The early days of the pandemic forced lawmakers to think on the fly to keep government running, with the House allowing members to hold remote hearings and vote by proxy. The system has been renewed through May 14 and was recently the topic of a House Rules hearing.
Members of the bipartisan commission may have different political feelings about that particular system, but on Wednesday they called for longer-term planning and described how questions of legality and constitutionality have thwarted it.
Pushing back was longtime congressional staffer and parliamentary rules expert George Rogers. While the commission says Congress is woefully unprepared and urges drastic action in the form of a constitutional amendment, Rogers’ prepared testimony pointed to steps the legislative branch has already taken, like a 2005 provision that calls for expedited special elections if there’s a catastrophe that kills more than 100 members.
He argued that the “quorum trap” had been addressed in previous congresses and noted that when Baird got a House vote on a constitutional amendment in 2004, it fell well short of the needed two-thirds majority.
But advocates like A.B. Culvahouse, co-chair of the commission, said constitutional questions remain and rushing elections could undermine their integrity. Preparing for the worst means gaming out every scenario, he said. Even if the body could operate and a small subset of House lawmakers survive, that could throw off the balance of power.

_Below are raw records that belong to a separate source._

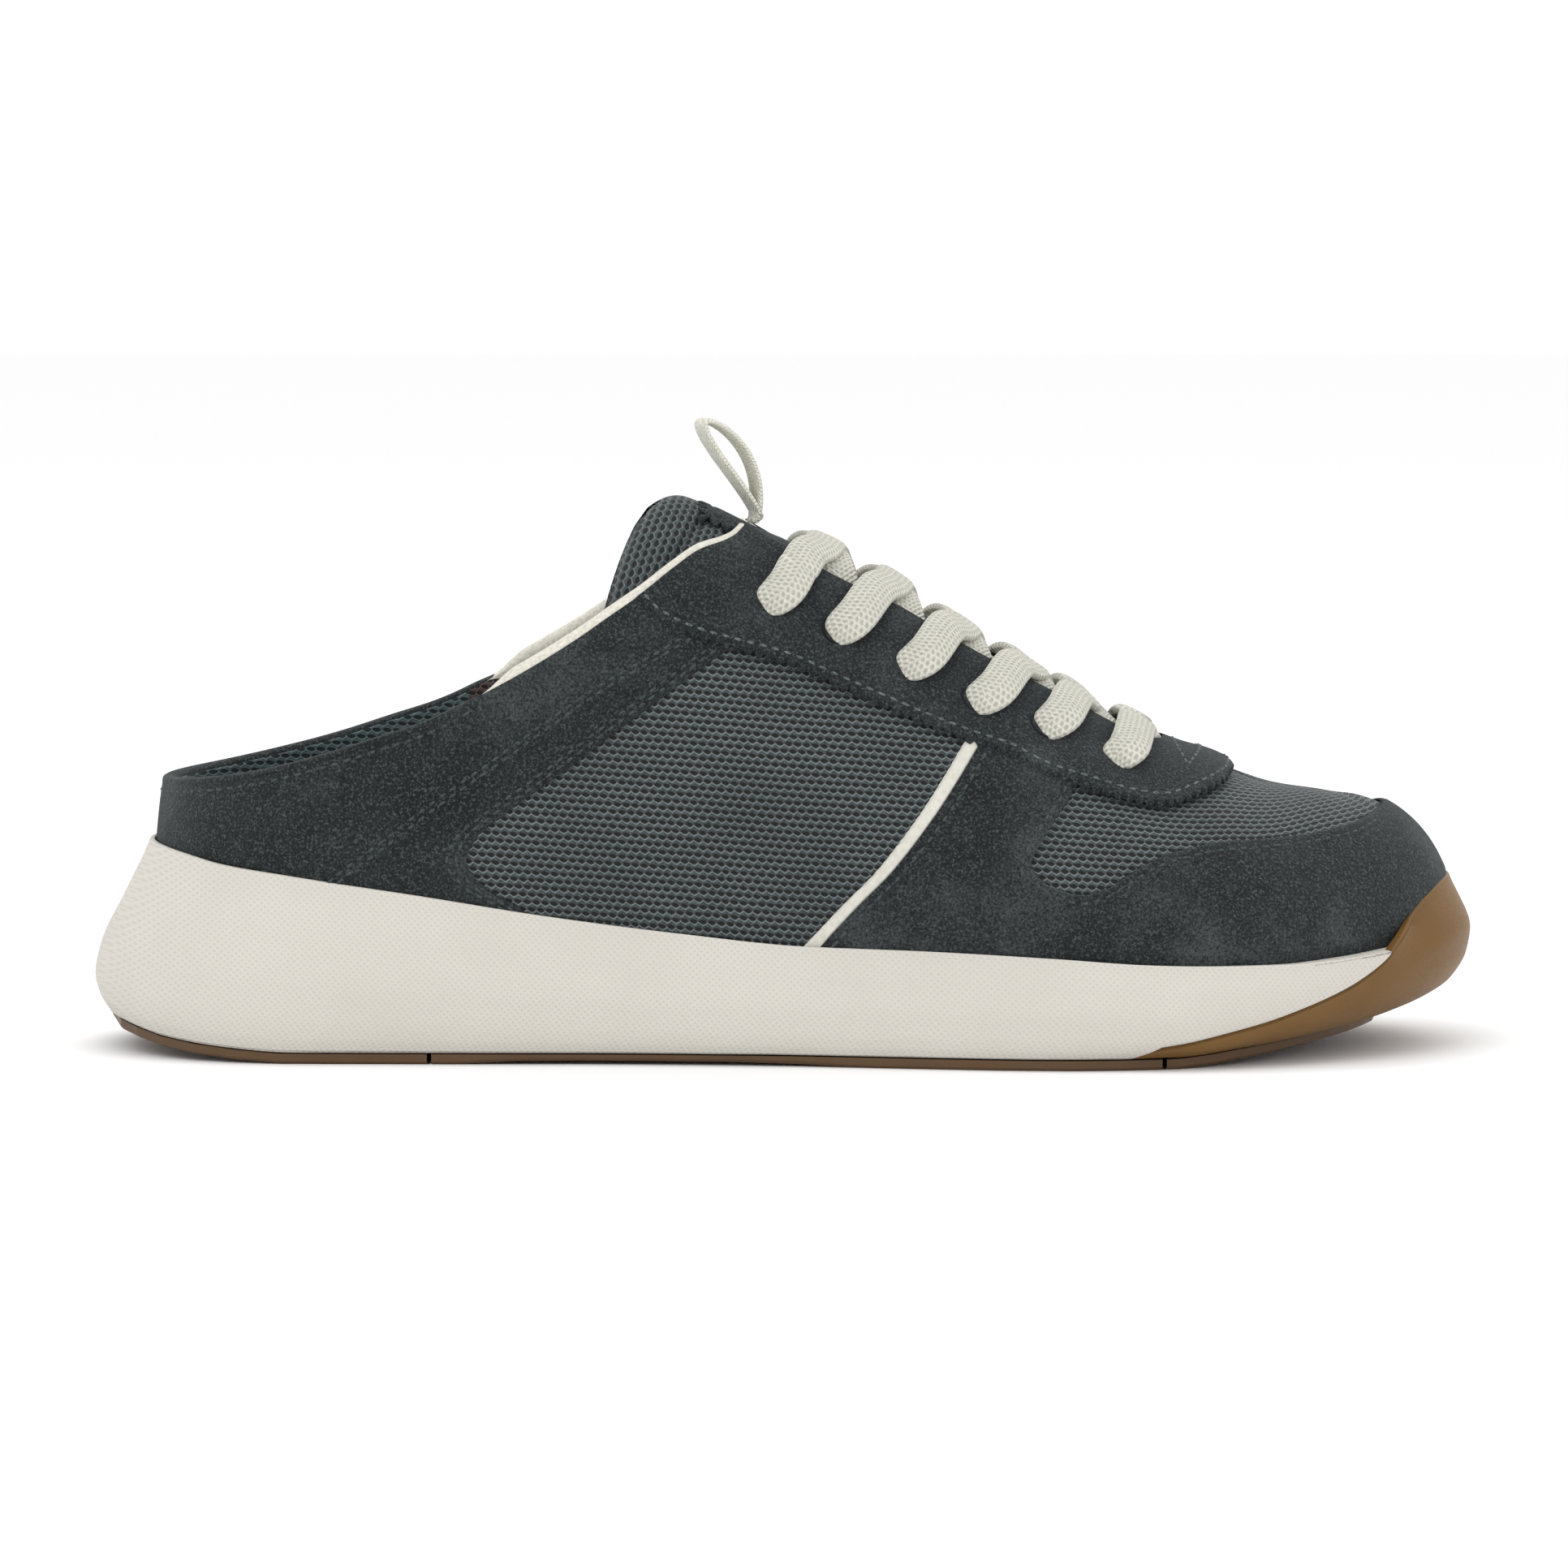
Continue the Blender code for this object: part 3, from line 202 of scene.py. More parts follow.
EYELET_FIRST, EYELET_LAST = 0.491, 0.737
PATCH_SPAN = (0.455, 0.512)

# Looks: sizes of the fine forms, in metres
SUEDE = 0.0013
THIN_SUEDE = SUEDE * 0.72
EDGE_RADIUS = 0.0007
SINK = 0.0003
EYESTAY_LIFT = 0.0007
UNDERLAP = 0.0022
TUCK_DEPTH = 0.0016
TUCK_HEIGHT = 0.0032
HEM_STEPS = (0.00008, 0.00020, 0.00040, 0.00068)
PADDING, PADDED_BAND = 0.0030, 0.016
SPACER_END, BROWN_END = 0.232, 0.262
BUMPER_TOP_THICKNESS = 0.0016
BOTTOM_TUCK = 0.004
PIPING = 0.0026
PATCH_BULGE = 0.0002101
PINK_PITCH = 0.0023
PINK_DEPTH = 0.0011
TONGUE_RIM = 0.0105
TONGUE_HUMP, HUMP_X = 0.0022, 0.0345
LACE_LIFT = SUEDE + EYESTAY_LIFT + 0.0013
RELIEF = 0.00016
STITCH_PITCH, STITCH_LENGTH, THREAD_RADIUS = 0.0026, 0.0019, 0.00028
STITCH_DROP = 0.00008

# runs of the laces ahead of their eyelets, as shares of the eyelets' pitch
LACE_RUN, LACE_RUN_FRONT, LACE_RUN_BAR = 0.80, 0.56, 0.45

# five sections of a stitch: place along its length, then lift and width as shares of the thread's radius
STITCH_STEPS = (-0.5, -0.32, 0.0, 0.32, 0.5)
STITCH_LIFTS = (-0.9, -0.1, 0.35, -0.1, -0.9)
STITCH_WIDTHS = (0.35, 0.95, 1.1, 0.95, 0.35)

# rings of an eyelet's hole: radius, and height over the suede
HOLE_RINGS = ((0.0027, -0.0001), (0.0024, 0.0001), (0.0021, -0.0001), (0.0002, -0.0006))

# shares of length between which the side's flare fades, the bumper lies on the upper, and the throat starts
FLARE_FADE, ON_UPPER, AT_THROAT = (0.84, 0.94), (0.93, 0.965), (0.47, 0.52)
TOE_FAN_START = 0.84
LOOP_SEAT = 0.482

# share of length on both sides of the step under the bumper, and share of height where the setback ends
STEP_SHARE, SETBACK_TOP = 0.0006, 0.985

# share of length, how much lower the laced throat is drawn than in the solids, in metres
THROAT_SAG = (
    (0.500, 0.0000),
    (0.545, 0.0018),
    (0.590, 0.0034),
    (0.635, 0.0042),
    (0.700, 0.0038),
    (0.755, 0.0028),
    (0.785, 0.0014),
    (0.812, 0.0000),
)

# X and Z of the small stitched V in front of the laces
V_STITCH = ((0.0790, 0.0625), (0.0820, 0.0575), (0.0855, 0.0600))

# side (0 for both), then X and Z of a crease's two ends, its width and its depth
CREASES = (
    (0, 0.046, 0.064, 0.060, 0.046, 0.0050, -0.00060),
    (0, 0.058, 0.062, 0.074, 0.043, 0.0045, 0.00045),
    (0, 0.071, 0.057, 0.086, 0.041, 0.0055, -0.00045),
    (-1, -0.080, 0.050, -0.055, 0.062, 0.0060, -0.00050),
    (-1, -0.104, 0.050, -0.086, 0.044, 0.0050, 0.00035),
    (1, -0.075, 0.056, -0.050, 0.050, 0.0060, -0.00045),
    (0, -0.034, 0.080, -0.014, 0.078, 0.0060, 0.00050),
    (0, 0.092, 0.048, 0.112, 0.040, 0.0060, -0.00035),
)

# Distances of the stitch rows from their seams and edges
COUNTER_STITCHES, QUARTER_STITCHES = (-0.0022, -0.0042), (-0.0021, -0.0040)
EDGE_INSET, COLLAR_INSET = 0.0019, 0.0022

# Stage: the lamps' names, places, sizes and powers, then the floor, the sky and the camera
LAMPS = (
    ("key", (-0.7, -1.3, 1.5), 1.2, 6.0),
    ("top", (0.2, 0.1, 1.7), 1.6, 5.0),
    ("fill", (1.3, -1.0, 0.8), 1.2, 2.0),
    ("back", (0.3, 1.5, 1.1), 1.2, 3.0),
)
LAMP_TARGET = (0.0, 0.0, 0.05)
FLOOR_SIZE, FLOOR_COLOUR = 12.0, (0.96, 0.96, 0.96, 1)
SKY_STRENGTH = 1.02
CAMERA_PLACE, CAMERA_TARGET = (0.0, -1.5, 0.178), (0.0, 0.0, 0.05387)
LENS_MM, SENSOR_MM = 167.3, 36.0


def lerp(a, b, t):
    return a + (b - a) * t


def read(table, column, share):
    """Values of a table's column at shares, on a smooth curve that does not overshoot its rows."""
    at = np.array([row[0] for row in table], float)
    values = np.array([row[column] for row in table], float)
    step = np.diff(values) / np.diff(at)
    slope = np.zeros(len(at))
    slope[0] = step[0]
    before, after = step[:-1], step[1:]
    steady = before * after > 0
    total = np.where(steady, before + after, 1.0)
    slope[1:-1] = np.where(steady, 2 * before * after / total, 0.0)
    share = np.clip(np.asarray(share, float), at[0], at[-1])
    row = np.clip(np.searchsorted(at, share) - 1, 0, len(at) - 2)
    span = at[row + 1] - at[row]
    t = (share - at[row]) / span
    return (
        (2 * t**3 - 3 * t**2 + 1) * values[row]
        + (t**3 - 2 * t**2 + t) * span * slope[row]
        + (3 * t**2 - 2 * t**3) * values[row + 1]
        + (t**3 - t**2) * span * slope[row + 1]
    )


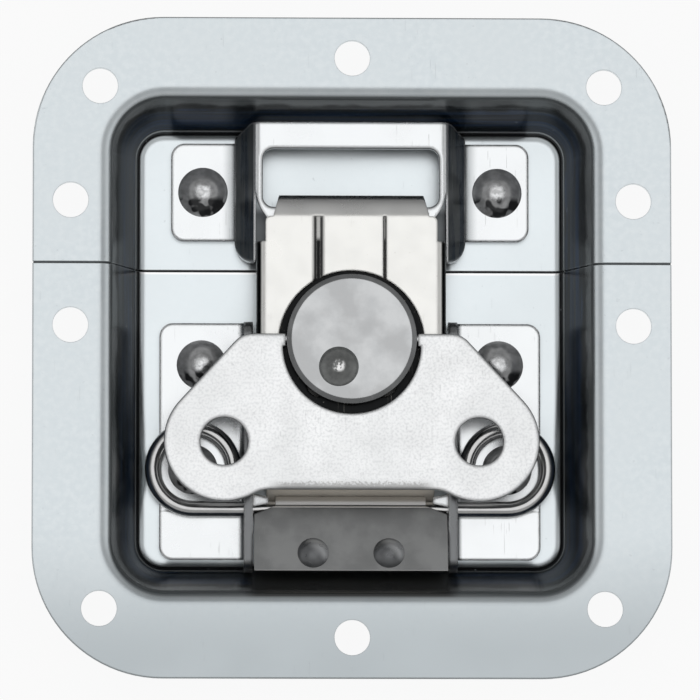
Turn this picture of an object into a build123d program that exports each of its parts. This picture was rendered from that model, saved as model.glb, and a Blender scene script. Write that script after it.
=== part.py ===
from build123d import *
import os
from math import cos, radians, sin, tan

# Recessed butterfly case latch, in millimetres. The origin is the centre of the corner mounting holes on the
# back face of the flange: +X to the right, +Y towards the lid, +Z out of the case.
os.makedirs("parts", exist_ok=True)

# Pressed dish, parted into a lid half and a body half
flange_width = 106.0
flange_length = 110.0
flange_corner_radius = 21.6
dish_sheet = 1.2
dish_depth = 14.0
mouth_width = 80.8
mouth_length = 83.0
mouth_corner_radius = 9.4
mouth_bend_radius = 2.8
floor_bend_radius = 1.8
wall_draft = 20.4
recess_offset_y = 0.5
parting_y = 14.0
sheared_edge = 0.25
parting_break = 0.2

# Mounting holes in the flange, set in from its edges
mounting_hole_diameter = 5.9
corner_hole_inset_x = 11.15
corner_hole_inset_y = 11.55
end_hole_inset = 6.8
side_hole_inset = 6.3
side_hole_from_parting = 10.4

# Rivets that hold the fittings to the dish
rivet_head_diameter = 8.3
rivet_head_height = 2.3
rivet_shank_diameter = 4.8
rivet_tail_diameter = 7.0
rivet_tail_height = 0.9

# Base brackets: the moving parts work in the channel between their walls
bracket_sheet = 1.5
bracket_foot_width = 14.0
bracket_bend_radius = 0.8
bracket_top_y = 5.1
bracket_wall_height = 5.0
bracket_foot_corner = 2.2
bracket_foot_edge_gap = 3.4
bracket_foot_end_gap = 1.3
bracket_wall_past_foot = 2.4
bracket_wall_corner = 2.4
upper_rivet_from_top = 7.0
ear_reach = 2.6
ear_length = 2.2
ear_height = 1.5
ear_draft = 12.0
ear_from_wire = 1.3
ear_above_wire = 0.15

# Keeper on the lid half
keeper_sheet = 1.5
keeper_hook_gap = 0.8
keeper_top_bend_radius = 1.6
keeper_foot_bend_radius = 0.8
keeper_wall_run = 3.5
keeper_foot_edge_gap = 5.3
keeper_foot_end_gap = 1.5
keeper_foot_length = 16.4
keeper_foot_corner = 2.2
keeper_roof_overhang = 3.0
keeper_slot_edge_radius = 0.5
keeper_upper_bar = 4.4
keeper_slot_length = 9.8
keeper_slot_corner = 1.8
keeper_slot_side_gap = 1.7
keeper_from_parting = 0.9
keeper_neck = 2.2
keeper_neck_run = 5.6
keeper_neck_below_slot = 2.2
keeper_neck_cut = 0.1

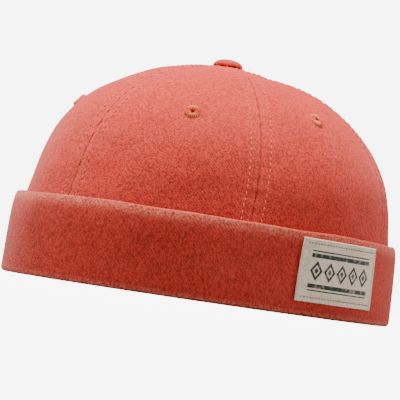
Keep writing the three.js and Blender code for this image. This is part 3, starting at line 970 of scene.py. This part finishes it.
def gore_columns(index):
    """Angle lines of a gore: each one's place between the seams and the share at its lower end"""
    first = index * SIXTH
    table = np.linspace(first, first + SIXTH, 61)

    def lengths(share):
        return arc_lengths(table, *crown_size(share)[:2])

    def seam_lines(run):
        """How far the lines beside a seam draw together, and how far in they reach"""
        scale = min(1, 0.75 * run[-1] / 2 / SEAM_LINES[-1])
        return scale, SEAM_LINES[-1] * scale

    def angle_at(kind, value, share):
        run = lengths(share)
        scale, reach = seam_lines(run)
        if kind == "first":
            distance = value * scale
        elif kind == "last":
            distance = run[-1] - value * scale
        else:
            distance = reach + (run[-1] - 2 * reach) * value
        return float(np.interp(distance, run, table))

    def part_at(angle, share):
        """Place between the two seams' lines, from 0 to 1"""
        run = lengths(share)
        reach = seam_lines(run)[1]
        return (float(np.interp(angle, table, run)) - reach) / (run[-1] - 2 * reach)

    rim_share = float(share_at_height(GORE_FOOT))
    back = index in BACK_GORES
    if not back:
        middles = [(part, rim_share) for part in np.linspace(0, 1, 31)[1:-1]]
    else:
        angles, heights = arch_side(index)
        keep = heights >= GORE_FOOT
        angles, shares = angles[keep], share_at_height(heights[keep])
        run = run_along(crown_point(angles, shares))
        middles = []
        for along in np.arange(0, run[-1], 1.6):
            share = float(np.interp(along, run, shares))
            part = part_at(float(np.interp(along, run, angles)), share)
            if 0 < part < 1:
                middles.append((part, share))
        parts = [part for part, _ in middles]
        ends = (0, min(parts)) if index == BACK_GORES[0] else (max(parts), 1)
        middles += [(part, rim_share) for part in np.linspace(*ends, 13)[1:-1]]
        middles.sort()
    columns = [("first", value, None) for value in SEAM_LINES]
    columns += [("middle", part, share) for part, share in middles]
    columns += [("last", value, None) for value in SEAM_LINES[::-1]]
    found = []
    for kind, value, bottom in columns:
        if bottom is None:
            bottom = rim_share
            for _ in range(6 if back else 0):
                height = max(GORE_FOOT, float(arch_height(angle_at(kind, value, bottom))))
                bottom = float(share_at_height(height))
        found.append((kind, value, bottom))
    return found, angle_at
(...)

“The most dramatic case would be one where the president and vice president are killed and these 11 remaining members would elect a new speaker of the House who would assume the presidency in the line of succession,” he said.
Also testifying on Wednesday were former Cabinet secretary and congresswoman Donna Shalala, who serves as the other co-chair of the commission, and Doug Lewis, former executive director of the nonprofit Election Center. In the audience was Norm Ornstein, an outspoken advocate for continuity planning who first became involved with the AEI commission back in the early 2000s, when it was a joint effort with the Brookings Institution.
Though time is running short for ModCom — the temporary committee is expected to disband at the end of the current term — Chairman Derek Kilmer reiterated the importance of talking through topics like continuity of Congress, especially after trying times.
No one wants to think about a future when they are not going to be a part of it, he said. But Congress has learned a lot about continuity in the past two years, just like after 9/11. People want to move on from the pandemic, but Congress should take advantage of the unique moment.
“If we don’t, members will be sitting around 20 years from now trying to make sense of what happened and why,” the Washington Democrat said. “Just like a lot of us are doing today, with regard to 9/11 — that’s a disservice to the American people.”